- WORK TO DO
For the data that follows, report how many lines contain the word "part", and nothing else.

- GIVEN MATERIAL
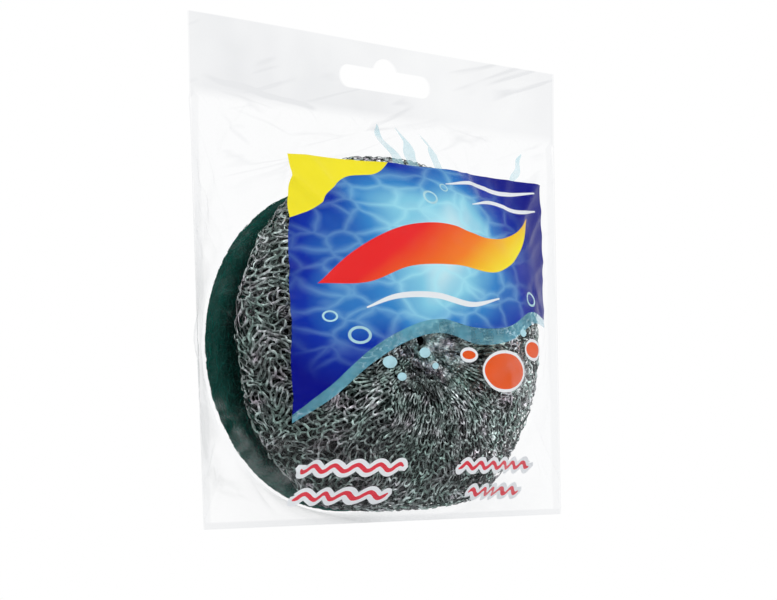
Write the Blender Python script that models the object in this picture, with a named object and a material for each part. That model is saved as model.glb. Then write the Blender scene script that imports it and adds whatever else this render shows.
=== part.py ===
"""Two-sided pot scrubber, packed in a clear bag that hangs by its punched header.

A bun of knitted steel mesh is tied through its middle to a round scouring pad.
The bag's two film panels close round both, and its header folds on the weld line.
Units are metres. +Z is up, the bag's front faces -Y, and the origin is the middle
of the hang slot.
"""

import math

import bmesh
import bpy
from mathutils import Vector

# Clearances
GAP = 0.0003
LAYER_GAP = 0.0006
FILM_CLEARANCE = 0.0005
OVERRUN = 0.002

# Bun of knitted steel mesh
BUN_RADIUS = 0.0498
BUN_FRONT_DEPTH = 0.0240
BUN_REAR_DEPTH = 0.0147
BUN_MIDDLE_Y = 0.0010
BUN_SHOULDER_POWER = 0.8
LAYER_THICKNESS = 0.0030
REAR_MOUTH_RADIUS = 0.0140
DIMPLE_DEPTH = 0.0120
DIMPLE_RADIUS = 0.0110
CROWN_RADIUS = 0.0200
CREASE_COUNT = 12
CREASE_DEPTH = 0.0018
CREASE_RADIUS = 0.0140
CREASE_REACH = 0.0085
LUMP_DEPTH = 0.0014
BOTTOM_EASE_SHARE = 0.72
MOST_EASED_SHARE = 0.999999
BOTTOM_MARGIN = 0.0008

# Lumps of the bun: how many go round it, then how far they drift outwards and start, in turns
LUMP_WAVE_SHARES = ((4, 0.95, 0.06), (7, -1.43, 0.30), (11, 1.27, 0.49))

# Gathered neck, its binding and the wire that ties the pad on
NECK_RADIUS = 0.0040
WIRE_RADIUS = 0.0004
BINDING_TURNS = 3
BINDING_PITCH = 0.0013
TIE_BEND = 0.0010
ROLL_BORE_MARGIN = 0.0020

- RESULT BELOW
2